> [Required work] Reproduce exactly the lines below, from the first through the one containing "MOUTH_STEPS = 7", and nothing more.

> [Data section]
========================

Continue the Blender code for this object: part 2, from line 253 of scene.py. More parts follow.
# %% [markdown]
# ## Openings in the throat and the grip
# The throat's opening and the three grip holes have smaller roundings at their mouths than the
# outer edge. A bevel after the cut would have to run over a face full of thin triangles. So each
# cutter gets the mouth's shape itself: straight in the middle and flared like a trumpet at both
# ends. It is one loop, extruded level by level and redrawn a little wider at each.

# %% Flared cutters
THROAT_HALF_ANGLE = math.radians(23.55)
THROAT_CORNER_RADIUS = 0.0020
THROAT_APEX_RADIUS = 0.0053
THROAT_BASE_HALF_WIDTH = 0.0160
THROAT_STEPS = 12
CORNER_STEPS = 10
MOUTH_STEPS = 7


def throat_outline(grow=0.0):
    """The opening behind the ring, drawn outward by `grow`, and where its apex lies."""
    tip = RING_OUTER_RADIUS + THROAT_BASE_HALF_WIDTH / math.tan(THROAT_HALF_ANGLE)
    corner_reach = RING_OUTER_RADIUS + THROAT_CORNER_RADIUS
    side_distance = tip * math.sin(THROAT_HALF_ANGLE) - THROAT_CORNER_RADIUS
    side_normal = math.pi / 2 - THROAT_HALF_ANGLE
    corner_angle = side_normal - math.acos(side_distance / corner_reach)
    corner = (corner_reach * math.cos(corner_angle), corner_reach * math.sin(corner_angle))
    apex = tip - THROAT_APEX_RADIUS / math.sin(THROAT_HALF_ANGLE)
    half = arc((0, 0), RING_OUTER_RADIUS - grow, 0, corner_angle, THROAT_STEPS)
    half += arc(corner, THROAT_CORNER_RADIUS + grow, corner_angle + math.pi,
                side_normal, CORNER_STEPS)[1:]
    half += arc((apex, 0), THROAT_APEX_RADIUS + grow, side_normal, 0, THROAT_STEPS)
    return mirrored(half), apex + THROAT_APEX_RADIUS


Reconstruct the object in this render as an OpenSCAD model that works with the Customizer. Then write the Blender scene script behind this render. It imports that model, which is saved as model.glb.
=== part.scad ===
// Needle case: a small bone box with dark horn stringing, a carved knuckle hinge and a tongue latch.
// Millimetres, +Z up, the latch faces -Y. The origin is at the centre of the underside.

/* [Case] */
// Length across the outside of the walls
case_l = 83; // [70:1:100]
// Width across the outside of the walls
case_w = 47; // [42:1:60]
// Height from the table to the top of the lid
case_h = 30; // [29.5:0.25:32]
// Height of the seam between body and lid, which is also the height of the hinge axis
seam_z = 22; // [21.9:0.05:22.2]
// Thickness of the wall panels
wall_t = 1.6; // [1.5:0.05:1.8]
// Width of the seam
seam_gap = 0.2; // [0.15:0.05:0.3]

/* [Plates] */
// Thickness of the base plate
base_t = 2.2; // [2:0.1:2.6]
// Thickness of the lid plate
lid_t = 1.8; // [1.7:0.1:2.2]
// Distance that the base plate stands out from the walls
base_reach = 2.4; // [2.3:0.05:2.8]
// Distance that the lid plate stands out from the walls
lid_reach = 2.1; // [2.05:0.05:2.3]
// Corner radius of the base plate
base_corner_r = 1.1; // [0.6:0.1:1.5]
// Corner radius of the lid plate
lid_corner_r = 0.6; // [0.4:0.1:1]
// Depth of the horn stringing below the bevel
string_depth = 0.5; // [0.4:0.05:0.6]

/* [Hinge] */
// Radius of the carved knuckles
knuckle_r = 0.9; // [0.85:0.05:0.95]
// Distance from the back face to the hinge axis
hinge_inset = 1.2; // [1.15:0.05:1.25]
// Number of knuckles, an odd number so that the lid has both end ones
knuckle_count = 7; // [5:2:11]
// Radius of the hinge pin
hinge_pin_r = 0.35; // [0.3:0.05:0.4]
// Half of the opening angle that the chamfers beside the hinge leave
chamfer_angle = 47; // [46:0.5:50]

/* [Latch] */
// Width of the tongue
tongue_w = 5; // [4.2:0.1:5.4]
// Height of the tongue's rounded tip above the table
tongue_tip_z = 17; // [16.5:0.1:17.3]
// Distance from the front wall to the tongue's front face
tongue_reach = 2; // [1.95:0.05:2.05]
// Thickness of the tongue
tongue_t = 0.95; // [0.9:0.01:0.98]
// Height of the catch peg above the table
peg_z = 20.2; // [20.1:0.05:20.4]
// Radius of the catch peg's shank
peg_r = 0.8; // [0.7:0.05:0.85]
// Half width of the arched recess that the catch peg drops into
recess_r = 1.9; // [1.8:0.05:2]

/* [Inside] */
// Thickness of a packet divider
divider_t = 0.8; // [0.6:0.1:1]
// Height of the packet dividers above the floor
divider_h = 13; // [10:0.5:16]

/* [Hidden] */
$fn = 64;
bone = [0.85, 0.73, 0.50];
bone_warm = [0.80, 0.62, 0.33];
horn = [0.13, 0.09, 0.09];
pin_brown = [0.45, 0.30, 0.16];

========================

> [Output for this exercise]
Continue the Blender code for this object: part 2, from line 253 of scene.py. More parts follow.
# %% [markdown]
# ## Openings in the throat and the grip
# The throat's opening and the three grip holes have smaller roundings at their mouths than the
# outer edge. A bevel after the cut would have to run over a face full of thin triangles. So each
# cutter gets the mouth's shape itself: straight in the middle and flared like a trumpet at both
# ends. It is one loop, extruded level by level and redrawn a little wider at each.

# %% Flared cutters
THROAT_HALF_ANGLE = math.radians(23.55)
THROAT_CORNER_RADIUS = 0.0020
THROAT_APEX_RADIUS = 0.0053
THROAT_BASE_HALF_WIDTH = 0.0160
THROAT_STEPS = 12
CORNER_STEPS = 10
MOUTH_STEPS = 7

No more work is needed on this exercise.